Ria Bussink was detained in womenscamp Camp Ambarawa near Semarang on Java with her mother, sister and brother. “When my brother turned 12, he and a group of others his age had to leave for a separate boys’ camp. Saying goodbye was a very emotional event for the mothers and the children.”
Wolff, the family Bussink’s dog, had stayed in touch with the family in the camp. She was very smart and stayed out of Japanese hands. “Wolff found out that the boys’ camp was very close to our camp. With a note under her collar or in her mouth, and with the words ‘take this to your boss’, she would leave and sometimes returned a few days later with an answer. Many mothers used this ‘courier service’ to stay in touch with their sons.”

Smuggled notes

Camp inmates tried to get information about family and relatives any way they could. This was often done through notes smuggled in and out of the camp by people who risked their lives in the process.
Joop Heijn was detained with his mother: “My father, who was a mechanical engineer, was taken from the prisoner-of-war camp and put to work on a plantation. Those places were less tightly guarded. It meant we would get in touch with him through smuggled notes. Our ‘boy’, the Indonesian chief servant from before the war, was our intermediary. He risked a lot for my father.”

Camp school

Education was banned in the camps. But in the women’s camp, the women still taught their children. Sometimes there was even a secret camp school, like in the men’s camp, Soengei Sengkol.

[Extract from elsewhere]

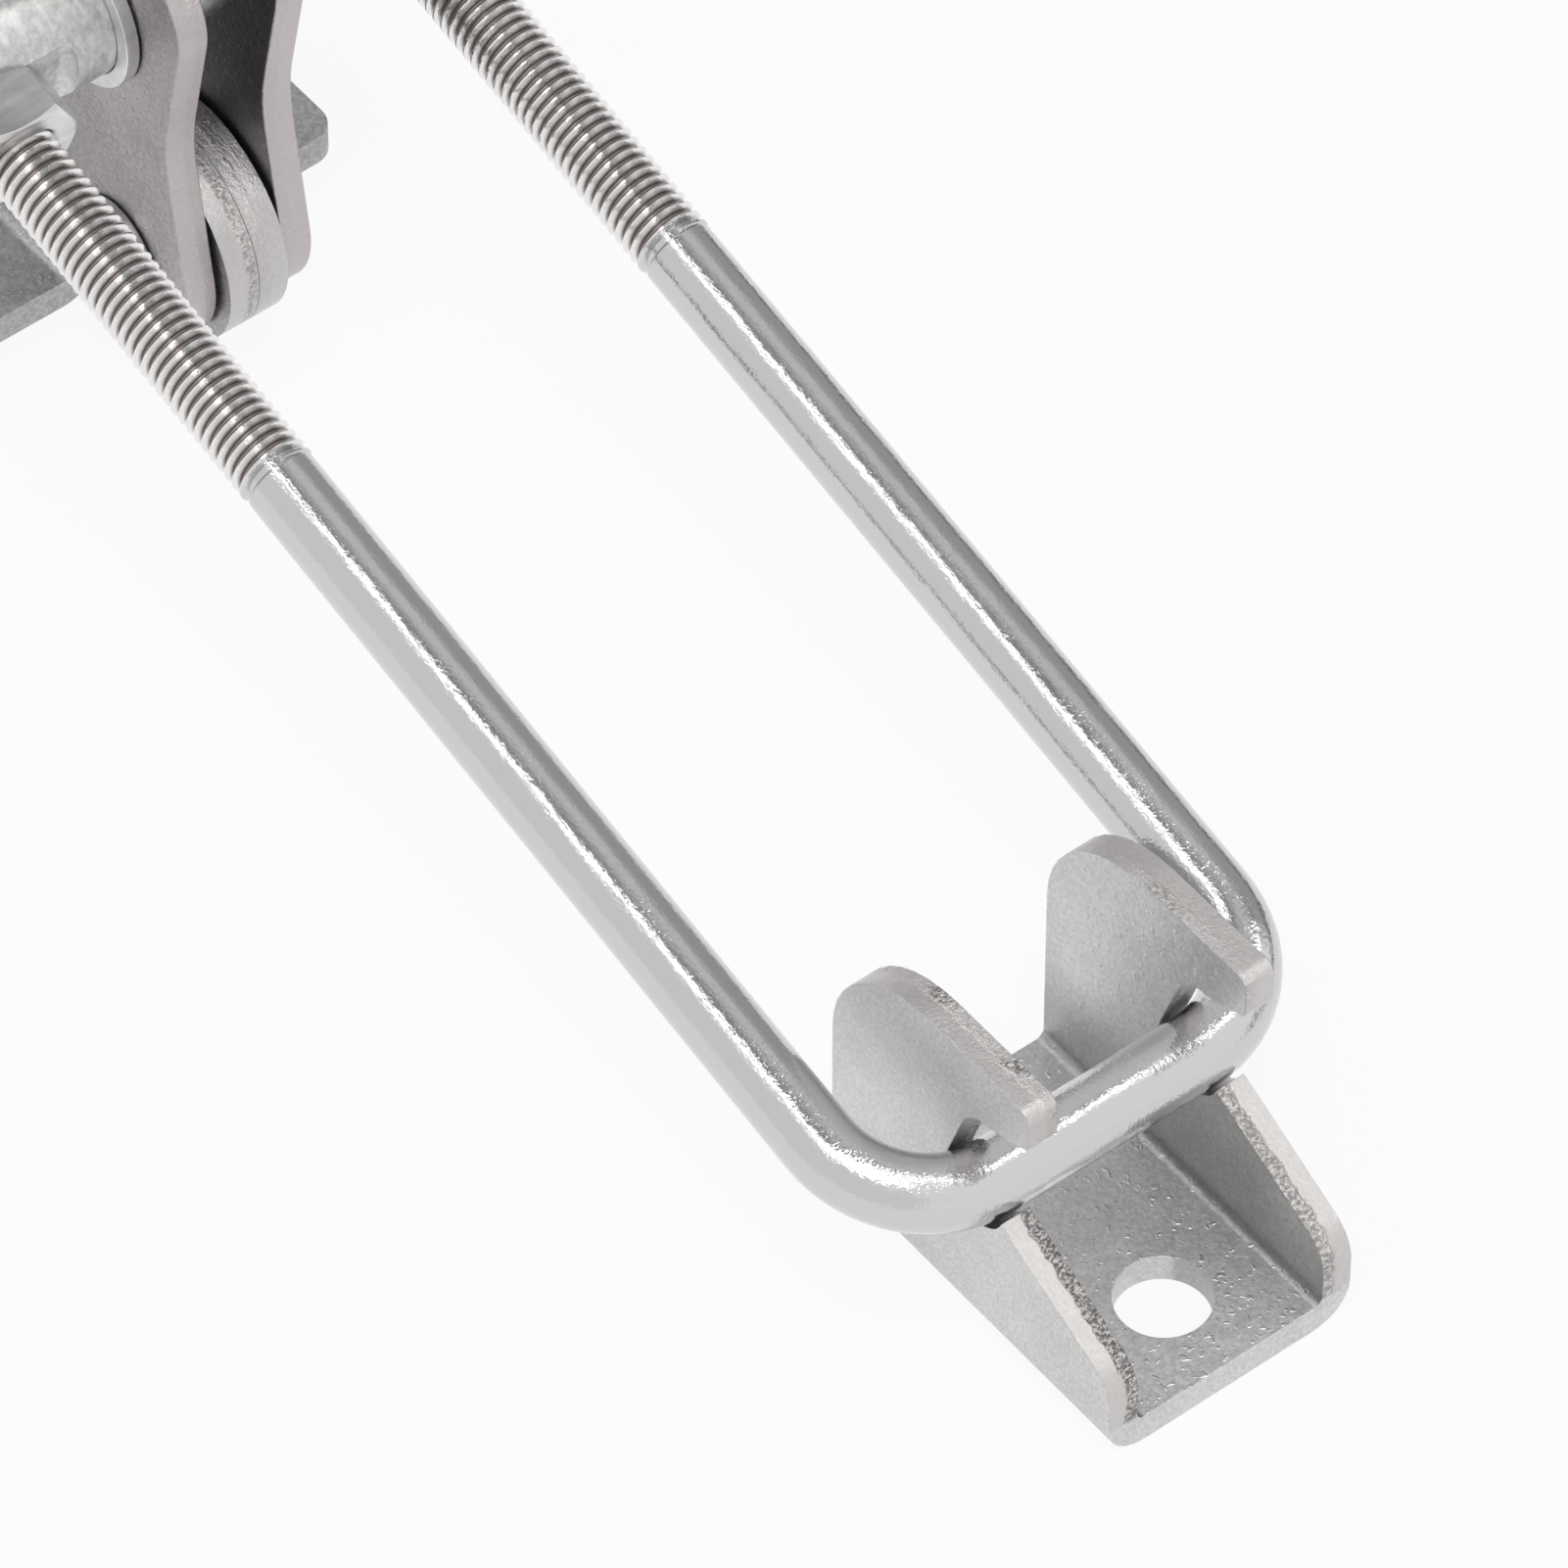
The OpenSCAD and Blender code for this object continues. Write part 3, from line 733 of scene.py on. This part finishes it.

“We were taught in the dining hall in an open shed in the middle of the camp. Groups of six or seven boys would sit around each table. We didn’t have any books. Everything was dictated: rows of words, chemistry, etc. This notebook shows that in 1943 we were given a French dictation exercise about daily life in the camp. We were taught until we were transferred to Camp Si Rengo Rengo. The conditions there were so awful that we didn’t do anything any more.”